Attorneys Tapson and Gellman sit with their clients Phillip Garrido and Nancy Garrido, as the Garridos attend their sentencing hearing in Placerville, California and (inset) Jaycee Dugard in an undated photo handout
Attorneys Stephen Tapson (L) and Susan Gellman sit with their clients Phillip Garrido (top) and Nancy Garrido (bottom R), as the Garridos attend their sentencing hearing in Placerville, California June 2, 2011 and (inset) Jaycee Dugard in an undated photo handout Reuters

Phillip Garrido and co-defendant wife, Nancy have been sentenced to life on June 2, because they kidnapped and imprisoned Jaycee Dugard for 18 years, who bore two daughters fathered by Phillip, when she was still a teenager.

A court in Placerville, California sentenced Phillip, 59, to 431 years in prison, whereas Nancy earned 36 years in prison.

Details about the kidnapping of 11-year-old Dugard, and her imprisonment are being released in Grand Jury transcripts.

Jaycee Dugard was kidnapped by the Garridos on June 10, 1991. At that time she was walking on the street to catch a school bus. Phillip used a stun gun, while Nancy grabbed the girl. “All the sudden his hand shoots out of the window and I’m shocked and I stumble back into the bushes... I feel my whole body is … wouldn’t work. It was tingly and I can’t … nothing works” Jaycee recalled.

Garrido used different psychological tactics, a stun gun, several ferocious dogs to lock the girl in a dirty yard filled with tents, keeping her from escaping.

Garrido also raped her many times. Sometimes it would last up to 3 days, about every other week.

Garrido told Dugard that he kidnapped her to prevent himself from hurting someone else. Dugard told the Grand Jury, “Because Phillip always said, you know, in the beginning he said I was helping him, and that, you know, he had a sex problem, and that, you know, he got me so he wouldn’t have to do this to anybody else, so I was helping him.”

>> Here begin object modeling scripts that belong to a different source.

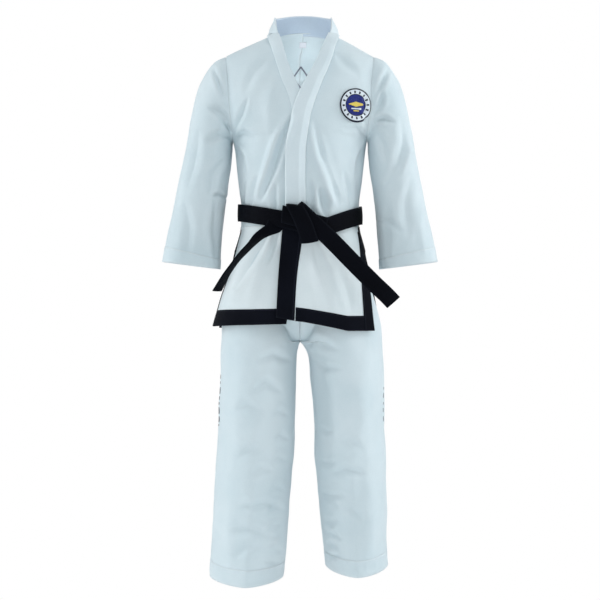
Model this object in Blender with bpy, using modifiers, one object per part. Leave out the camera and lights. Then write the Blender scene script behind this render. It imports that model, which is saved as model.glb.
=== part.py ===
"""A martial arts uniform as worn: wrap jacket with black trim, tied belt and trousers.

Metres, +Z up. The front faces -Y and the wearer's left is +X. The origin is the centre of the
neck opening at the height of the neck-to-shoulder points, where the wearer or a stand holds it.
Every cloth piece is a thin closed shell: an open sheet with a Solidify modifier. Pieces of one
moving body have their origin on that body's joint axis.
"""

import math

import bmesh
import bpy
from mathutils import Vector

# ---------------------------------------------------------------- driving dimensions
CLOTH = 0.0020  # thickness of a cloth panel
TRIM = 0.0012  # thickness of a trim strip, tape or patch
GAP = 0.0007  # between pieces that touch
STRAP = 0.0025  # thickness of the belt
STRAP_WIDTH = 0.041
TUCK = 0.0065  # a sleeve's or leg's clearance inside the piece it swings in
ON_CLOTH = CLOTH + 0.0012  # lift of a piece that lies on a panel

SHOULDER_X = 0.175  # shoulder tip, where the sleeve seam starts
SHOULDER_Z = -0.048
ARMPIT_X = 0.160
ARMPIT_Z = -0.245
NECK_Z = -0.002
JACKET_BOTTOM_Z = -0.4620  # the jacket body ends behind the belt's lower edge
SKIRT_TOP_Z = -0.4700
BACK_RISE = 0.022  # the back neck edge stands this much above the neck points
COLLAR_HEIGHT = 0.044
BELT_TURNS = 2

WAIST_TOP_Z = -0.372
WAISTBAND_HEIGHT = 0.040
SEAT_BOTTOM_Z = -0.690
LEG_TOP_Z = -0.684

BADGE_X = 0.127
BADGE_Z = -0.174
BADGE_RADIUS = 0.036
BODY_POWER = 2 / 2.3  # roundness of the jacket's sections
SEAT_POWER = 2 / 3.0  # and of the squarer trouser seat
STEP = 0.0005  # for the numerical surface normal

# joint axes
ARM_PIVOT = Vector((0.172, 0.0, -0.100))
FLAP_PIVOT = Vector((0.1081, -0.0731, SKIRT_TOP_Z))
BACK_PIVOT = Vector((0.0, 0.0940, SKIRT_TOP_Z))
LEFT_TAIL_PIVOT = Vector((0.083, -0.1370, -0.4800))
RIGHT_TAIL_PIVOT = Vector((-0.063, -0.1300, -0.4560))
TROUSER_PIVOT = Vector((0.0, 0.0, WAIST_TOP_Z))
LEG_PIVOT = Vector((0.0975, 0.0, -0.700))
FIXED = Vector((0.0, 0.0, 0.0))

# ---------------------------------------------------------------- helpers


def clear_scene():
    for obj in list(bpy.data.objects):
        bpy.data.objects.remove(obj)


def curve(*keys):
    """A smooth function through (position, value) keys. Outside them the end value holds."""
    keys = sorted(keys)
    at = [k[0] for k in keys]
    value = [k[1] for k in keys]
    slope = []
    for i in range(len(keys)):
        a, b = max(i - 1, 0), min(i + 1, len(keys) - 1)
        slope.append((value[b] - value[a]) / (at[b] - at[a]))

    def evaluate(s):
        if s <= at[0]:
            return value[0]
        if s >= at[-1]:
            return value[-1]
        i = max(k for k in range(len(at) - 1) if at[k] <= s)
        step = at[i + 1] - at[i]
        t = (s - at[i]) / step
        near = (2 * t**3 - 3 * t**2 + 1) * value[i] + (t**3 - 2 * t**2 + t) * step * slope[i]
        far = (3 * t**2 - 2 * t**3) * value[i + 1] + (t**3 - t**2) * step * slope[i + 1]
        return near + far

    return evaluate


def steps(first, last, count):
    """count + 1 evenly spaced numbers."""
    return [first + (last - first) * i / count for i in range(count + 1)]


def mix(a, b, t):
    return a + (b - a) * t


def mirror_x(point):
    return Vector((-point.x, point.y, point.z))


def material(name, color, roughness):
    made = bpy.data.materials.new(name)
    made.use_nodes = True
    shader = made.node_tree.nodes["Principled BSDF"]
    shader.inputs["Base Color"].default_value = (*color, 1.0)
    shader.inputs["Roughness"].default_value = roughness
    return made


def add_object(name, data, look, pivot):
    obj = bpy.data.objects.new(name, data)
    obj.location = pivot
    data.materials.append(look)
    PARTS.objects.link(obj)
    return obj


def sheet(name, rows, look, thick=CLOTH, pivot=FIXED, closed=False, capped=False, outward=True):
    """A thin solid from a grid of points. closed joins each row's ends, as in a sleeve, and
    capped fills the last row, as in a disc. The points are its inner face, or its outer face
    when outward is False."""
    mesh = bmesh.new()
    grid = [[mesh.verts.new(point - pivot) for point in row] for row in rows]
    across = len(rows[0])
    for i in range(len(rows) - 1):
        for j in range(across if closed else across - 1):
            k = (j + 1) % across
            mesh.faces.new((grid[i][j], grid[i][k], grid[i + 1][k], grid[i + 1][j]))
    if capped:
        mesh.faces.new(grid[-1])
    data = bpy.data.meshes.new(name)
    mesh.to_mesh(data)
    mesh.free()
    data.shade_smooth()
    obj = add_object(name, data, look, pivot)
    solidify = obj.modifiers.new("Thickness", "SOLIDIFY")
    solidify.thickness = thick
    solidify.offset = 1.0 if outward else -1.0
    solidify.use_even_offset = False
    return obj


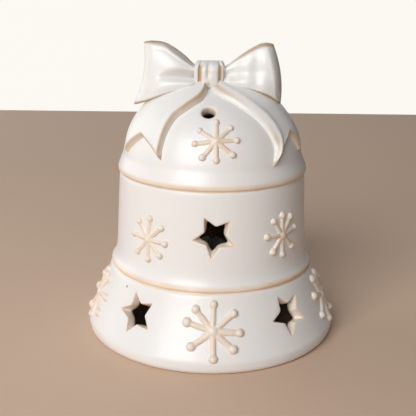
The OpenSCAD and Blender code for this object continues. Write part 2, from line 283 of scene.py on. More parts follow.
class Shell:
    """The shell's mesh as it grows: the wall's outside and inside as two lathed grids, and its windows."""

    def __init__(self):
        rows = len(ROWS)
        azimuths = np.radians(np.arange(COLUMNS) * DEG)
        outer, inner = (on_wall(azimuths[None, :], ROWS[:, None], depth=depth) for depth in (0.0, 1.0))
        z = outer[:, 0, 2]
        band = rolled_edge(z, STEP_Z, 2.3) + rolled_edge(z, COLLAR_Z, 1.9)
        band += 0.35 * np.exp(-((z - 0.6) / 0.7) ** 2)
        self.outside = np.arange(rows * COLUMNS).reshape(rows, COLUMNS)
        self.inside = self.outside + rows * COLUMNS
        self.solid = np.ones((rows - 1, COLUMNS), bool)
        self.verts = [outer.reshape(-1, 3), inner.reshape(-1, 3)]
        self.tan = [np.repeat(band, COLUMNS), np.full(rows * COLUMNS, 0.2)]
        self.bare = [np.repeat((z < 0.12).astype(float), COLUMNS), np.ones(rows * COLUMNS)]
        self.faces = []

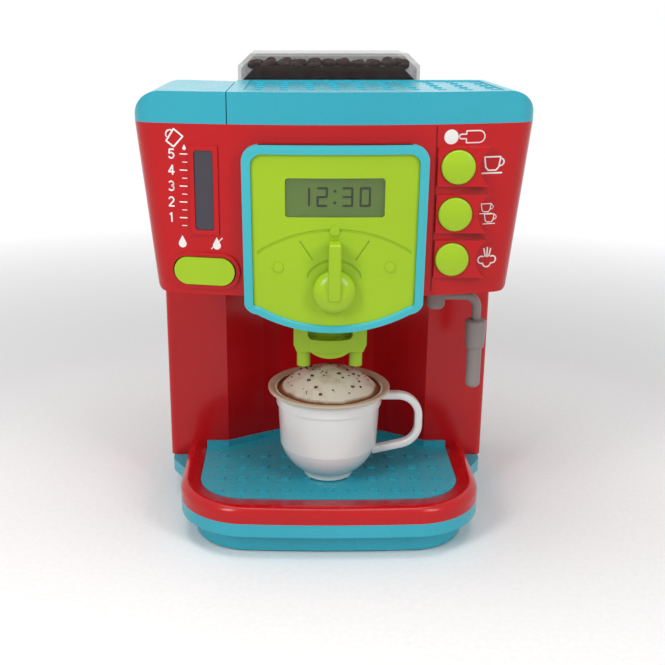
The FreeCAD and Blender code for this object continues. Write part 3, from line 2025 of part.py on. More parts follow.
# Pump and motor on the shelf, and the hoses from the tank and to the spout
shelf_top = S.head_foot + S.wall
pump_front = S.nipple_y - S.pump_deep / 2
keep(
    block(
        "pump_head",
        S.pump_x - S.pump_half,
        pump_front,
        shelf_top,
        S.pump_x + S.pump_half,
        pump_front + S.pump_deep,
        shelf_top + S.pump_high,
    ),
    "pump_head",
)
keep(
    rod(
        "pump_motor",
        S.motor_radius,
        S.motor_length,
        S.pump_x,
        pump_front,
        shelf_top + S.pump_high / 2,
        "-Y",
    ),
    "pump_motor",
)


def hose(name, radius, runs):
    """A hose through straight runs joined by tangent arcs, from the shape of its centre line."""
    start = runs[0]
    direction = runs[1].sub(start).normalize()
    edges = []
    here = start
    for i in range(1, len(runs) - 1):
        back = (runs[i - 1] - runs[i]).normalize()
        ahead = (runs[i + 1] - runs[i]).normalize()
        half = math.acos(back.dot(ahead)) / 2
        trim = S.hose_bend.value / math.tan(half)
        arrive = runs[i] + back * trim
        leave = runs[i] + ahead * trim
        centre = runs[i] + (back + ahead).normalize() * (S.hose_bend.value / math.sin(half))
        middle = centre + (runs[i] - centre).normalize() * S.hose_bend.value
        if (arrive - here).Length > 0.01:
            edges.append(Part.LineSegment(here, arrive).toShape())
        edges.append(Part.Arc(arrive, middle, leave).toShape())
        here = leave
    edges.append(Part.LineSegment(here, runs[-1]).toShape())
    spine = Part.Wire(edges)
    outer = Part.Wire(Part.Circle(start, direction, radius).toShape())
    piece = doc.addObject("Part::Feature", name)
    piece.Shape = spine.makePipeShell([outer], True, True)
    piece.Placement = Placement()
    return keep(piece, name)


nipple_end = (S.tank_foot - S.nipple_length).value
hose_z = S.hose_z.value
hose(
    "suction_hose",
    S.hose_radius.value,
    [
        Vector(S.nipple_x.value, S.nipple_y.value, nipple_end),
        Vector(S.nipple_x.value, S.nipple_y.value, hose_z),
        Vector((S.pump_x - S.pump_half).value, S.nipple_y.value, hose_z),
    ],
)
hose(
    "delivery_hose",
    S.hose_radius.value,
    [
        Vector((S.pump_x + S.pump_half).value, S.nipple_y.value, hose_z),
        Vector(0, S.nipple_y.value, hose_z),
        Vector(0, S.nozzle_y.value, hose_z),
        Vector(0, S.nozzle_y.value, S.head_foot.value),
    ],
)

# Cup: a bowl with a stepped band and a flared lip, and a loop handle
cup = new_body("cup")
cup_foot = S.tray_floor + S.dimple_height
foot_r = S.cup_foot_radius
turned(
    cup,
    [
        (0, cup_foot + 0.8),
        (foot_r - 2, cup_foot + 0.8),
        (foot_r - 2, cup_foot),
        (foot_r, cup_foot),
        (foot_r, cup_foot + S.cup_foot_high),
        Bulge(30),
        (S.cup_bowl_radius, S.cup_bowl_z),
        (S.cup_band_low_radius - 0.5, S.cup_band_z),
        (S.cup_band_radius - 0.3, S.cup_band_z),
        (S.cup_band_radius, S.cup_lip_z - 1),
        (S.cup_band_radius + 1.4, S.cup_lip_z + 1.2),
        (S.cup_lip_radius, S.cup_top - S.cup_lip_thick),
        (S.cup_lip_radius, S.cup_top - 0.4),
        (S.cup_lip_radius - 0.6, S.cup_top),
        (S.cup_lip_radius - 1.6, S.cup_top),
        (S.cup_lip_radius - 2.6, S.cup_top - 0.4),
        (S.cup_band_radius - 0.1, S.cup_lip_z + 2.1),
        (S.cup_band_radius - S.cup_wall, S.cup_lip_z - 1),
        (S.cup_bowl_radius - S.cup_wall, S.cup_bowl_z),
        Bulge(28, left=True),
        (foot_r - 1, cup_foot + S.cup_foot_high + 1),
        (0, cup_foot + S.cup_foot_high),
    ],
    0,
)
handle_start = S.cup_band_radius - 1.2
grip = sketch_on(
    cup,
    "YZ",
    [
        box(
            -S.handle_wide / 2,
            S.handle_top - S.handle_thick / 2,
            S.handle_wide / 2,
            S.handle_top + S.handle_thick / 2,
            1.6,
        )
    ],
    handle_start,
)
loop = cup.newObject("Sketcher::SketchObject", "handle_path")
loop.AttachmentSupport = (
    [o for o in cup.Origin.OriginFeatures if o.Role == "XZ_Plane"][0],
    [""],
)
loop.MapMode = "FlatFace"
handle = Drawing(loop)
grip_x = S.handle_x - S.handle_thick / 2
bend = S.handle_bend
bend_x = grip_x - bend
upper_z = S.handle_top - bend
lower_z = S.handle_low
top_point = Vector(handle_start.value, S.handle_top.value, 0)
upper_centre = Vector(bend_x.value, upper_z.value, 0)
lower_centre = Vector(bend_x.value, lower_z.value, 0)
foot_point = Vector(S.handle_foot_x.value, S.handle_foot.value, 0)
to_foot = foot_point - lower_centre
turn_end = math.atan2(to_foot.y, to_foot.x) + math.acos(bend.value / to_foot.Length)
over = handle.add(Part.LineSegment(top_point, Vector(bend_x.value, S.handle_top.value, 0)))
upper = handle.add(
    Part.ArcOfCircle(Part.Circle(upper_centre, Vector(0, 0, 1), bend.value), 0, math.pi / 2)
)
down = handle.add(
    Part.LineSegment(Vector(grip_x.value, upper_z.value, 0), Vector(grip_x.value, lower_z.value, 0))
)
lower = handle.add(
    Part.ArcOfCircle(Part.Circle(lower_centre, Vector(0, 0, 1), bend.value), turn_end, 0)
)
back_in = handle.add(Part.LineSegment(handle.sketch.getPoint(lower, 1), foot_point))
handle.rule("Tangent", over, 2, upper, 2)
handle.rule("Tangent", upper, 1, down, 1)
handle.rule("Tangent", down, 2, lower, 2)
handle.rule("Tangent", lower, 1, back_in, 1)
handle.place(over, 1, handle_start, S.handle_top)
handle.place(upper, 3, bend_x, upper_z)
handle.size("Radius", upper, bend)
handle.place(lower, 3, bend_x, lower_z)
handle.place(back_in, 2, S.handle_foot_x, S.handle_foot)
handle.finish()
grip_pipe = cup.newObject("PartDesign::AdditivePipe", "handle")
grip_pipe.Profile = grip
grip_pipe.Spine = loop
grip_pipe.Transition = "Transformed"
put(cup, 0, S.cup_y, 0)

# Foam: a plug in the cup's mouth with a groove and a dome
foam = new_body("foam_dome")
dome_rise = S.foam_top - S.foam_groove_z - 0.8
dome_foot_r = S.foam_groove_radius - 1.4
dome_arc = (dome_foot_r * dome_foot_r + dome_rise * dome_rise) / (2 * dome_rise)
turned(
    foam,
    [
        (0, S.foam_under),
        (S.cup_band_radius - S.cup_wall - 0.8, S.foam_under),
        (S.cup_band_radius - S.cup_wall - 0.4, S.cup_lip_z - 1.2),
        (S.foam_edge_radius - 1.2, S.foam_groove_z + 0.2),
        (S.foam_edge_radius, S.foam_groove_z + 1.0),
        (S.foam_edge_radius - 0.9, S.foam_groove_z + 1.2),
        (S.foam_groove_radius, S.foam_groove_z),
        (dome_foot_r, S.foam_groove_z + 0.8),
        Bulge(dome_arc),
        (0, S.foam_top),
    ],
)
put(foam, 0, S.cup_y, 0)

doc.recompute()
problems = []
for item in doc.Objects:
    if {"Invalid", "Error"} & set(item.State):
        problems.append(f"{item.Label} ({item.Name}): {item.State}")
for name, piece in parts.items():
    if piece.Shape.isNull() or not piece.Shape.isValid():
        problems.append(f"{name}: no valid shape")
if problems:
    raise RuntimeError("; ".join(problems))
os.makedirs("parts", exist_ok=True)
for name, piece in parts.items():
    piece.Shape.exportStep(f"parts/{name}.step")
print(len(parts), "pieces written")
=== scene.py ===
# %% [markdown]
# # A toy coffee maker
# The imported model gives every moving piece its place.
# This lesson gives each piece its finish, and adds what is printed, sprinkled or loose on it.
# It also makes a few rounder forms: the rim of the frame, the caps of the buttons and the knob.

# %%
import json
import math
import random

import bmesh
import bpy
from mathutils import Euler, Matrix, Vector
from mathutils.bvhtree import BVHTree

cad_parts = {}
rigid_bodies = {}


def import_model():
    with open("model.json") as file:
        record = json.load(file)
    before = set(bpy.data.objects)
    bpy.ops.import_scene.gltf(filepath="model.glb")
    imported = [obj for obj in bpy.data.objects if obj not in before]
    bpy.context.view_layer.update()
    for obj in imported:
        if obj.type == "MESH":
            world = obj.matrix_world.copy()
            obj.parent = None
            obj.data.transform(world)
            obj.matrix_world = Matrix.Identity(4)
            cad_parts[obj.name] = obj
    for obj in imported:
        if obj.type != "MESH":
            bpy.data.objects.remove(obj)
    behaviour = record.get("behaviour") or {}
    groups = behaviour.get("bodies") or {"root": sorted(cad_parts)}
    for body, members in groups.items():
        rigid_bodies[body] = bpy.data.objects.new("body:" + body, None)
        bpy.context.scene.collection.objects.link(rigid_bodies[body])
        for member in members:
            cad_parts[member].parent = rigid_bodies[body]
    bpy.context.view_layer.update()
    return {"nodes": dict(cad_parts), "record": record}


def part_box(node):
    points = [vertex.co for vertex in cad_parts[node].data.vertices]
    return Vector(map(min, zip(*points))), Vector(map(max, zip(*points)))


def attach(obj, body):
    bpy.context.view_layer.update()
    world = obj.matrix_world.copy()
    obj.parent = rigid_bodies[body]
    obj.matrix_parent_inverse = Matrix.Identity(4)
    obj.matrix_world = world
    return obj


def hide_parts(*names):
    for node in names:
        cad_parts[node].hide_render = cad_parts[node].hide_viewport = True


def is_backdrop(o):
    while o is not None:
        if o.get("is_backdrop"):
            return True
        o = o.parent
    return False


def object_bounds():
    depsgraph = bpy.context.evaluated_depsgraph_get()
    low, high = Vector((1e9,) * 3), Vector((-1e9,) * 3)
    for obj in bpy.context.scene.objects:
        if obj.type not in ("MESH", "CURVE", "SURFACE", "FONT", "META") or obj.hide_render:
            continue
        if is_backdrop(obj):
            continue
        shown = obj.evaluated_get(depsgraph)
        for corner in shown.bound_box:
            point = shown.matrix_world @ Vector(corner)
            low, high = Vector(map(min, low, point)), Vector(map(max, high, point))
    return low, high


for extra in list(bpy.data.objects):
    bpy.data.objects.remove(extra)
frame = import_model()
MM = 0.001
nodes = frame["nodes"]

# %% [markdown]
# ## Small helpers for shaders
# A shader is a tree of nodes, and these short functions each add one kind of node to it.

# %%
SCREEN_GAMMA = 2.2


def colour(code):
    """A hex colour as the linear colour a shader wants."""
    parts = [int(code[i : i + 2], 16) / 255 for i in (0, 2, 4)]
    return tuple(p**SCREEN_GAMMA for p in parts) + (1.0,)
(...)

When the Grand Jury hearing asked Dugard why she didn’t escape, she said, “I just felt like there was no other place for me.”

In August 2009, Phillip brought Dugard and two girls to UC Berkeley, the police discovered her identity.

Dugard chooses not to be present in the court for the sentencing, because she “refuse to waste another second” of her life, but her mother Terry Probyn read a statement from her. She said, “I hated every second of every day of 18 years because of you and the sexual perversion you forced on me.”

Probyn also made a teary statement in the court. She said after her baby was lost, “all my dreams turned to nightmares.

”I lived in hell on earth,” Probyn said.

After their sentencing, the judge released the Grand Jury transcripts, deleting 34 pages of the 157, because there were so “disgusting” and amounted to what the District Attorney called “pornography.”

Her family received a $20 million settlement in 2009 from the state. Now Dugard lives in a undisclosed place and plans to publish a memoir about her life entitled “A stolen life” next month.